MLP merger and acquisition activity can take a number of different forms to unlock value for sponsors and unitholders.
Background -
In the first half of 2014, master limited partnership (MLP) mergers and acquisitions (M&A) transactions represented approximately 25 percent of all US oil and gas industry M&A activity. MLP transactions in the midstream and upstream subsectors have dominated the MLP M&A market. By value, the vast majority of these deals (88 percent) consisted of public companies acquiring private targets. Following the trend from last year, entity-level (as opposed to asset-level) M&A transactions have been the primary form of MLP M&A activity so far this year. From this year’s transactions, we have identified four trends worth exploring.

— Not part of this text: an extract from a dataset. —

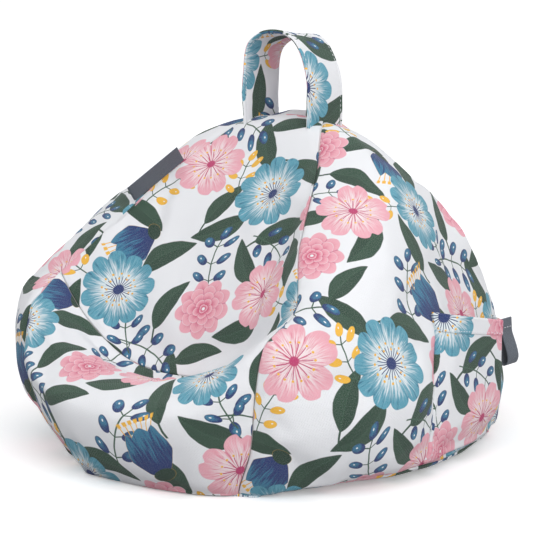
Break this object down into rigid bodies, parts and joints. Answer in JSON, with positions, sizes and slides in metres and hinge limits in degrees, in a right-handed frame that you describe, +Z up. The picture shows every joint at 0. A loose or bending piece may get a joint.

1. The Kinder Morgan Consolidation -
While later-stage MLPs can present some difficulties for public unitholders — as incentive distribution rights (IDRs) can drain off significant cash flow and constrain growth — the Kinder Morgan consolidation provides an interesting solution: the C-Corp general partner combines with its MLP subsidiaries. Although Kinder Morgan’s particular situation may be unique, the transaction creates one possible “blueprint” for a successful exit strategy for mature MLPs that are paying distributions well into the “high splits.” This transaction also could set the stage for Kinder Morgan to begin aggressively acquiring other MLPs.